子供の教育コスト高に苦しんできた中国人家庭

 ここからは《意見》の中身、およびそれがこのタイミングで出された背景を見ていきましょう。

《意見》のタイトルにもあるように、ポイントは二つ。

 一つ目が、義務教育段階(小中学校)における子供たちの学習負担そのものを軽減すること。二つ目が、学校以外における教育カリキュラム、つまり学習塾での補習負担を軽減すること。中国語で「双減」と称されています。

《意見》公表後、私は、2016~2017年、遼寧省瀋陽市にある遼寧大学で教べんを執っていたころに利用したタクシーの運転手(男性、40代)との会話を思い出しました。

 当時、遼寧省は全国で唯一、経済成長率がマイナスを記録し、景気は悪化していました。タクシー運転手の彼の月収は約2,000元(約3万2,000円)。もうすぐ高校生になる男の子がいますが、子供の塾を含めた課外補講だけで月に1,000元を要し、家計を圧迫していました。それだけではなく、「私が住む学内には良い高校がない。学外の学校に入れるために、5万元の寄付金を用意しなければならない」と途方に暮れていました。約2年分の年収に相当する額。
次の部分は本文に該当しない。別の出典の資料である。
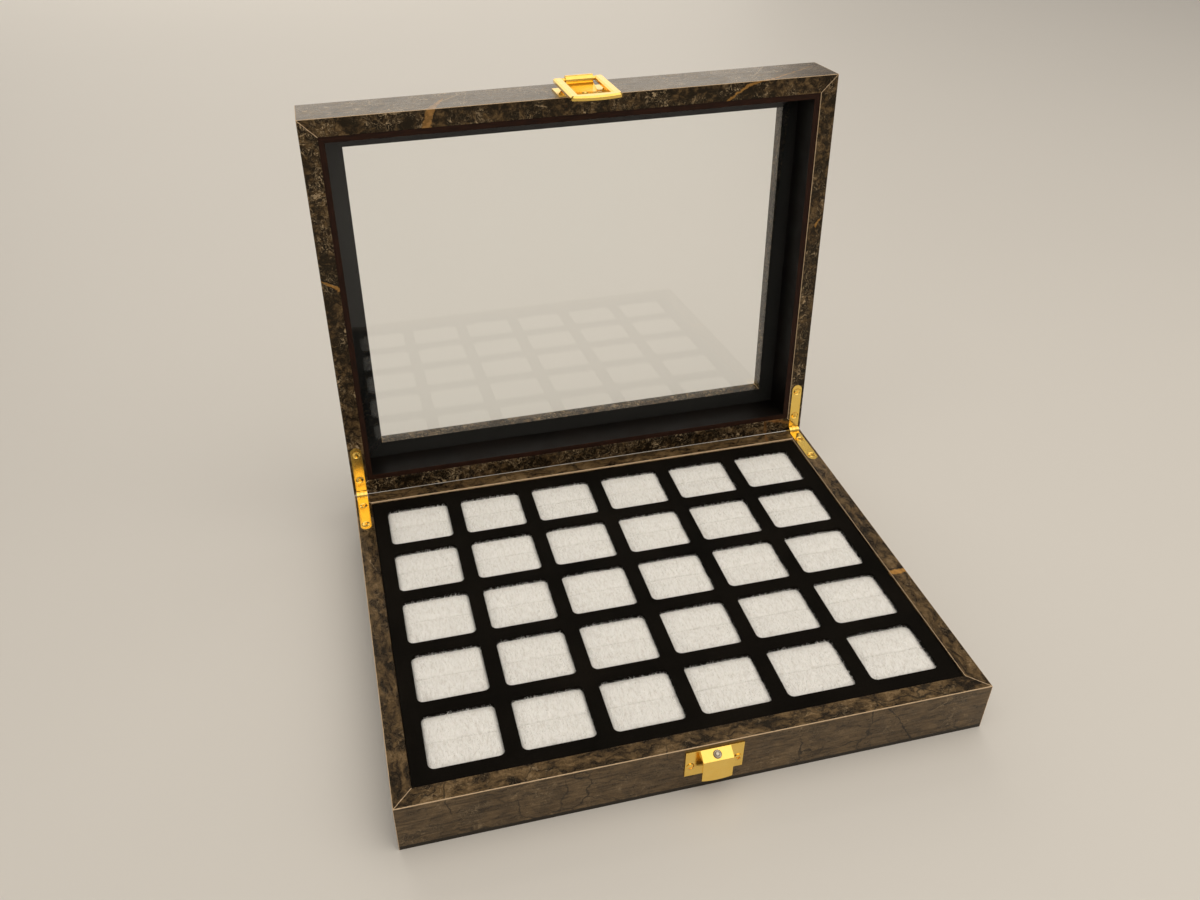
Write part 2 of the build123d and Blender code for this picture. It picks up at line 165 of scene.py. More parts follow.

当然、頭を抱えるでしょう。

 私がここでまず指摘したいことは、一部富裕層を除いて、中産階級を含めた中国における絶対多数の家庭はこれまで、子供の教育を重視し、最大限の投資をしつつも、そこに苦しみ、悩んできたという経緯です。

 特に「高考」と呼ばれる大学統一試験は、毎年1,000万人以上が受験します。その中で、例えば北京大学に入学できるのは3,000人程度。この狭き門に入り込むことを目標に、幼少時からありとあらゆる学習塾へ通わせるのが普遍的な現象です。

 一方、需要がバブル化すれば、供給側はいろんなことを考え、あの手この手を使って需要側からお金を取ろうとします。正規の学校教員が、学外で塾講師を務め、学校での給料の10倍以上の報酬を得ていたなんていうのはザラで、教師が学内では真面目に教えず、自分の生徒らを引き連れ、塾のほうで受験に役立つポイントをたたき込むといった具合です。法外な寄付金や説明のつかない賄賂のまん延も言うまでもありません。ただ、子供をよい学校に入れることが、よい人生を送るための唯一無二の進路だと考える親御さんには、他に選択肢がないのです。

 教育という分野が、中国人の人生に特別な意味を持っているからこそ、市場は容易にバブル化し、そこには一定の混乱が生じる。私から見れば、不動産市場同様、教育市場には党・政府が、社会の安定という観点から常ににらみを利かし、臨機応変に規制をかける条件が備わっています。もちろん、その裏返しで、経済成長のためにそこを生かす、そのために規制緩和をするという政策的動機も常に働いています。

 これらの問題を解決するために、例として、《意見》は次のように規定を定めています。

「学校側は小学1、2年生には書面の宿題を課さないこと、3年生から6年生に向けた書面の宿題に関しては、平均時間が60分を超えないこと、中学生は90分を超えないこと」

「オンライン補講は学生の視力を守ることに注力し、1時限30分を超えないこと、時限間の間隔は10分以上空けること、補講は21時には終えること」

「校外学習塾の公益としての属性を堅持し、義務教育段階における費用を政府が指導する管理体制に組み入れること。費用の基準を明確にし、過度な料金設定や度を越えた利益追求行為は断じて抑え込むこと」

 ここで指摘したいのが、《意見》には、「DiDi事件」をめぐる規制同様に、習近平政権の特徴、すなわち、社会の弱者、低中取得者層へ寄り添う政策がにじみ出ているという点です。仮にこの政策が、多数の人民に歓迎されない、世論受けが悪いと事前に判断がついていれば、党・政府はこのような形で国家戦略を公にしたりしません。実際に、大多数の中国人民は今回の《意見》を歓迎しているというのが私の観察です。

 そして、国家戦略という観点からすれば、党指導部には、義務教育の“公共事業化”を通じて家計の負担を減らすことで、少子高齢化の流れに歯止めをかけたいという下心も働いていると見るべきでしょう。

「3人っ子政策」の導入」が始まろうとしている今、この国策が成果を収めるために、生育だけでなく、教育の分野からもアプローチしようとしているのです。「3人っ子政策」の世論受けが芳しくない、多くの家庭が2人目、3人目を産み、育てたくないと考える最大の理由が生活難であり、そこに占める最大のコストの一つが子供の教育であるという背景は、党から人民、政府から民間まで、社会全体のコンセンサスになって久しいです。